The fraction of ionizing photos that escape from high z SF galaxies remains a key obstacle in evaluating whether galaxies were the primary agents of cosmic reionization.  In an earlier work, proposed using the covering fraction of low ionization gas, measured via deep absorption line spectroscopy, as a proxy.  Present a significant update using this method, sampling seven gravitationally-lensed sources in the redshift range 4<z<6.  Show the absorbing gas in the sources is spatially inhomogeneous with a median covering fraction of 66%.  Correcting for reddening according to a dust-in-cloud model, estimate this implies an absolute escape fraction of ~19±6%.  Recognizing this is higher than independent estimates based on recombination rate suites of the IGM from QSO absorption lines, quantify possible biases and uncertainties.  Collectively find the average escape fraction could be reduced to no less than 11%, excluding the effect of spatial variations.  For one of the lensed sources, have sufficient S/N to demonstrate the presence of such spatial variations as well as scatter in its dependence on the Lya equivalent width consistent with recent simulations.  If this source is typical, the lower limit to the escape fraction could be reduced by a further factor ~2.  Across the sample, find a modest anti-correlation between the inferred escape fraction and the local star formation rate consistent with a time delay between a burst and leaking LyC photons.  The analysis demonstrates considerable variations in the proportion of ionizing photons that can escape consistent with being governed by the small scale behavior of star-forming regions which fluctuate in their activities over short timescales.  This supports the suggestion that the escape fraction may increase toward the reionization era when star formation becomes more energetic and burst-like.


1606.05337
Calibration of weak-lensing shear in the Kilo-Degree Survey
Fenech Conti, Herbonnet, Hoekstra, Merten, Miller, Viola

Describe and test the pipeline used to measure the WL shear signal from KiDS.  It includes a novel method of 'self-calibration' that partially corrects for the effect of noise bias.  Also discuss the 'weight bias' that may arise in optimally-weighted measurements, and present a scheme to mitigate that bias.

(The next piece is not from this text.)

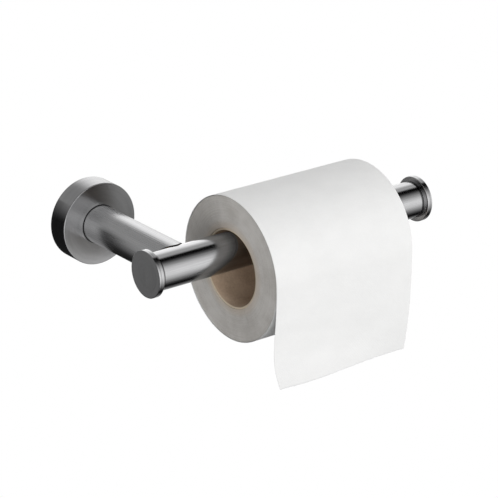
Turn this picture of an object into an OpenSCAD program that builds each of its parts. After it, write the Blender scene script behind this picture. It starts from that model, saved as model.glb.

To study the residual biases arising from both galaxy selection and shear measurement, and to derive an empirical correction to reduce the shear biases to <~1%, create a suite of simulated images whose properties are close to those of the KIDS surveys observations.  Find that the use of 'self-calibration' reduces the additive and multiplicative shear biases significantly, although further correction via a calibration scheme is required, which also corrects for a dependence of the bias on galaxy properties.  Find that the calibration relation itself is biased by the use of noisy, measured galaxy properties, which may limit the final accuracy that can be achieved.  Assess the accuracy of the calibration in the tomographic bins used for the KiDS cosmic shear analysis, testing in particular the effect of possible variations in the uncertain distributions of galaxy size, magnitude and ellipticity, and conclude that the calibration procedure is accurate at the level of multiplicative bias <~1% required for the KiDS cosmic shear analysis.


1606.05338
KiDS-450: Cosmological parameter constraints from tomographic weak gravitational lensing
Hildebrandt, Viola, Heymans, Joudaki, Kuijken, et al

Present cosmological parameter constraints from a tomographic WL analysis of ~450 deg^2 of imaging data from KiDS.  For a flat LCDM cosmo with a prior on H0 that encompasses the most recent direct measurements, find S8=sigma_8 (Omega_m/0.3)^{1/2} = 0.745±0.039.  This result is in good agreement with other low z probes of large scale structure, including recent cosmic shear results, along with pre-Planck cosmic microwave background constraints.  A 2.3-sigma tension in S8 and 'substantial discordance' in the full parameter space is found with respect to the Planck 2015 results.  Use shear measurements for nearly 15M galaxies, determined with a new improved 'self-calibrating' version of lensfit validated using an extensive suite of image simulations.  Four-band ugri photometric redshifts are calibrated directly with deep spectroscopic surveys.  The redshift calibration is confirmed using two independent techniques based on angular cross-correlations and the properties of the photometric redshift probability distributions.  The covariance matrix is determined using an analytical approach, verified numerically with large mock galaxy catalogues.  Account for uncertainties in the modeling of intrinsic galaxy alignments and their impact of baryon feedback on the shape of the non-linear matter power spectrum, in addition to the small residual uncertainties in the shear and redshift calibration.  The cosmology analysis was performed blind.  The high-level data products, including shear correlation functions, covariance matrices, redshift distributions, and MCMC chains are available at kids.strw.leidenuniv.nl.